ORGULHO 9 / NOTAS SOBRE AS FORMAS ANTIGAS DE SENSIBILIDADE

Na noite, Bernardo mostrou aos anjos o que já tinha escrito. Os anjos corrigiram uma frase:

Faz parte da sua infinita plasticidade [do orgulho] fazer de conta que sofria, que hesitava, quando já tinha em si a direcção do pecado.

Não é a “direcção do pecado”, é a convicção do pecado. O pecado convence. O “curioso” já fala com outra voz, já não é dele o que diz. Dentro dele só há ecos, vozes, sussurros, amabilidades, conveniências, usos, lixo da superficialidade, etiquetas da "ligeireza de espírito". Já tudo voa baixo.

Os anjos à noite visitavam-no porque Bernardo era fiel. Então corrigiu a frase e deu mais um passo no conhecimento do “curioso” que revela agora a sua face. E continou a escrever:

"Quelle confusion pour l'orgueilleux, quand sa supercherie est découverte, la paix de son âme et sa gloire amoindrie, sans que sa faute soit effacée pour cela? Il finit par être reconnu de tous et jugé par tous, et l’indignation est d'autant plus violente, alors qu'on découvre en même temps la fausseté de tout ce qu'on avait pensé d'abord de lui. " 
 
ORGULHO 10 / NOTAS SOBRE AS FORMAS ANTIGAS DE SENSIBILIDADE

Bernardo continua. Descoberta a sua “falsidade”, que faz o “curioso”? Revolta-se. O que é que ele pode fazer para se continuar a ver ao espelho? Revoltar-se, essa última ilusão do espírito, tão ao gosto do futuro, como Bernardo bem sabe:

Si celui qui en est arrivé là n'est pas touché de la grâce de Dieu (or ceux qui sont dans cet état en sont bien difficilement touchés), de façon à sa soumettre en silence au jugement que tout le monde porte de lui, il ne tarde point à devenir effronté et impudent, et à tomber par la rébellion, d'autant plus fâcheusement au dixième degré de l'orgueil, qu'il y tombe d'une manière tout à fait désespérée. Alors celui qui s'était contenté dans son arrogance de mépriser ses frères en secret, se mettant en révolte ouverte, méprise son supérieur même.

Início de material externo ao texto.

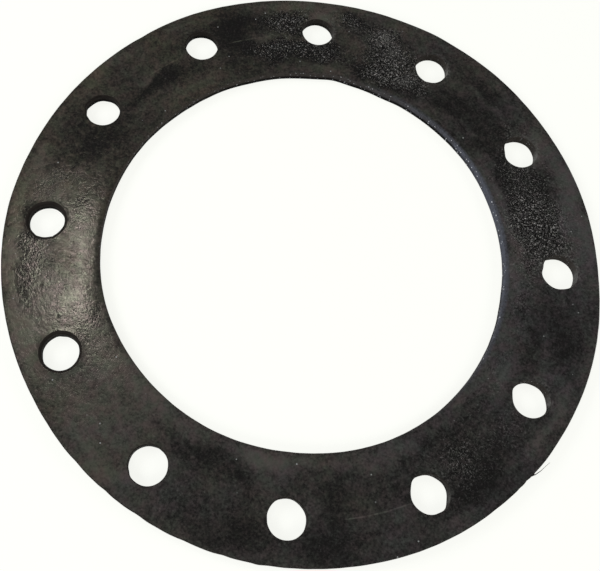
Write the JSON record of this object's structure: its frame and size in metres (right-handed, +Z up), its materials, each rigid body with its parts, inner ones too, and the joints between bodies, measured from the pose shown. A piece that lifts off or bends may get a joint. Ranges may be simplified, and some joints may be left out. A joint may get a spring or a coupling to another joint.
{
  "type": "flange gasket",
  "caption": "Flat ring gasket cut from black sheet rubber, with a wide central bore and a circle of bolt holes, to seal the faces of two bolted pipe flanges.",
  "frame": {"origin": "centre of the lower face, on the axis of the bore", "axes": "+Z up along the axis of the bore, out of the upper face; the X and Y axes pass midway between bolt holes"},
  "size_m": [0.34, 0.34, 0.007],
  "materials": {
    "rubber": "matte black sheet rubber with a fine pebbled grain and a thin dusty bloom"
  },
  "bodies": {
    "root": {"gasket": "rubber"}
  },
  "joints": []
}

A convicção do pecado mostra-se então em todo o esplendor. O orgulhoso já não peca apenas, defende activamente a liberdade de pecar. Como dizem os Provérbios:

Quando o pecador caiu no fundo do abismo do pecado, ele despreza tudo”.

Perdeu as referências, o norte, a pedra. Antes, tinha na sua vida uma barra de ferro que o atravessava, que lhe dava consistência moral, que não o deixava afastar-se da visão divina. Pagava essa barra com as suas penitências, mas tinha uma direcção e uma paz. Os medos humanos dissipavam-se à volta da barra.

Agora, o mundo é feito de gelatina, um gigantesco bordel atrás do qual está uma dança macabra. Tudo agora se resume às pequenas trocas da vaidade, a exercícios de massagem do ego. O orgulhoso despreza agora o que o mantinha de pé. Conta a sua história a todos, e enaltece o valor da sua rebelião. Os demónios dão vozes a todos para lhe responderem que sim, que grande valor tem a rebelião do “curioso”. Ele sente-se bem à mesa da confusão das vozes, sem perceber em que coro já canta. Entrou no último grau do orgulho: o hábito de pecar.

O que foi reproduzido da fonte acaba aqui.